Mehr als diese imageschädlichen Herren im Hause, das für „Gesundheit und Nachhaltigkeit“ stehen, „den Klimawandel in den Griff kriegen“ und „das Bestreben, Menschen zu helfen und ihr Leben zu verbessern, immer vor dem rücksichtslosen Streben nach Profit“ stellen will, dürften dem Weltbeglücker aus Malmö die Konkurrenten zusetzen. Unilever verkündet große Pläne, Nestlé stellte schon sein Wundamittel vor. In nur neun Monaten entwickelt, setzt es auf gelbe Erbsen und wirbt mit seinem Eiweißgehalt; denn Ernährungswissenschaftler hatten Hafermilch wegen ihres schwachen Proteingehalts als schlechten Ersatz für Kuhmilch abqualifiziert. Wunda kommt zunächst in Frankreich, Holland und Portugal auf den Markt und demonstriert Nestlés offenkundigen Ehrgeiz, Ersatz für alle tierischen Lebensmittel zu entwickeln, ebenso wie die demnächst auch außerhalb der Schweiz erhältliche Neuentwicklung Sensational Vuna, eine Thunfischnachahmung auf Erbsenbasis, die so super schmeckt wie Supermarkt. Als nächstes ist Jakobsmuschel dran.

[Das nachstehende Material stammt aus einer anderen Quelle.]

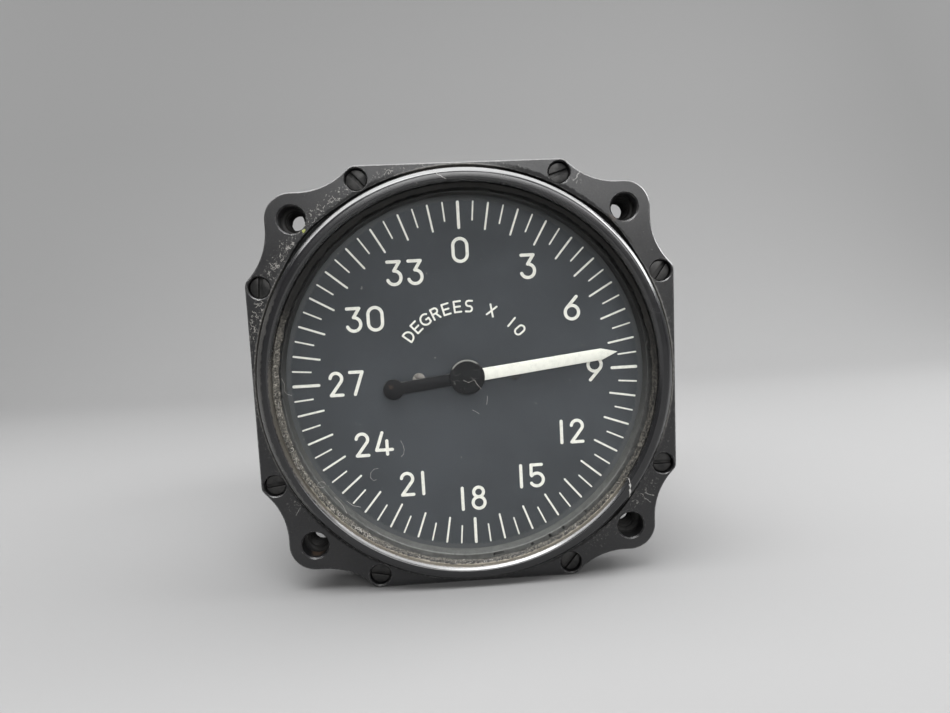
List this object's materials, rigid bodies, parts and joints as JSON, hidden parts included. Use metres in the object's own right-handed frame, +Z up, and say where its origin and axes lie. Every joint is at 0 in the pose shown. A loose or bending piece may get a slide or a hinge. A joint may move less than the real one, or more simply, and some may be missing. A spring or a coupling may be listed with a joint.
{
  "type": "radio compass indicator",
  "caption": "Round-dial panel indicator in a square scalloped flange: one pointer over a compass scale, driven by a synchro in a closed round case with a rear connector.",
  "frame": {"origin": "centre of the mounting hole pattern, in the flange's front face where it meets the back of the panel", "axes": "-Y out of the dial towards the viewer, +Z up through the scale's zero, +X to the viewer's right"},
  "size_m": [0.0818, 0.1034, 0.0818],
  "materials": {
    "black_paint": "satin black enamel, worn",
    "dial_black": "matt black",
    "cream_paint": "matt cream",
    "steel": "bright machined",
    "dark_steel": "blackened",
    "glass": "clear, scratched",
    "compound": "rough sealing compound",
    "rubber": "matt",
    "alloy": "machined",
    "brass": "machined",
    "copper": "varnished winding",
    "phenolic": "laminated board",
    "carbon": "carbon brush",
    "insulation": "lead covering"
  },
  "bodies": {
    "case": {"bezel": "black_paint", "bezel_gasket": "rubber", "bezel_screws": "dark_steel", "cover_glass": "glass", "glass_seal": "compound", "seat_ring": "dark_steel", "dial_plate": "dial_black", "dial_markings": "cream_paint", "dial_screws": "steel", "case": "black_paint", "mount_inserts": "dark_steel", "movement_plate": "alloy", "movement_screws": "steel", "synchro_clamps": "steel", "clamp_screws": "steel", "front_bell": "alloy", "synchro_housing": "alloy", "rear_bell": "alloy", "bell_screws": "steel", "stator_core": "dark_steel", "stator_winding": "copper", "front_outer_race": "steel", "front_balls": "steel", "rear_outer_race": "steel", "rear_balls": "steel", "brush_block": "phenolic", "brushes": "carbon", "brush_springs": "steel", "terminal_board": "phenolic", "board_screws": "steel", "terminal_posts": "brass", "leads": "insulation", "connector_gasket": "rubber", "connector_shell": "alloy", "connector_insert": "phenolic", "connector_pins": "brass", "connector_screws": "steel"},
    "pointer": {"pointer_blade": "cream_paint", "pointer_hub": "black_paint", "front_inner_race": "steel", "rear_inner_race": "steel", "rotor_shaft": "steel", "rotor_core": "dark_steel", "rotor_winding": "copper", "slip_ring_sleeve": "phenolic", "slip_rings": "brass", "shaft_collar": "steel"}
  },
  "joints": [
    {"name": "pointer_spin", "type": "hinge", "parent": "case", "child": "pointer", "pos_m": [0, 0, 0], "axis": [0, 1, 0], "continuous": true}
  ]
}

Die Aktivitäten der Foodkonzerne muss Start-ups à la Oatly nicht schrecken. Erstens haben sie den Vorteil, beim Retten der Menschheit und ihres Planeten glaubwürdiger als das traditionelle Big Business auf die Konsumenten zu wirken. Und zweitens sitzt das Geld der Investoren locker, wenn man den Dreiklang von Lebensmittel, Gesundheit und Nachhaltigkeit intoniert und dabei jünger und flotter wirkt als etablierte Unternehmen. Nicht minder wichtig ist, veränderte Verbraucherpräferenzen in die Welt der Medien zu setzen. Dann wird von Stern bis New York Times behauptet, dass vegane Ernährung im Mainstream ist. In Deutschland machen den aber bloß 1,4 bis 1,8 % der Bevölkerung aus, in den USA schwanken die Umfragen zwischen 3 und 6 %.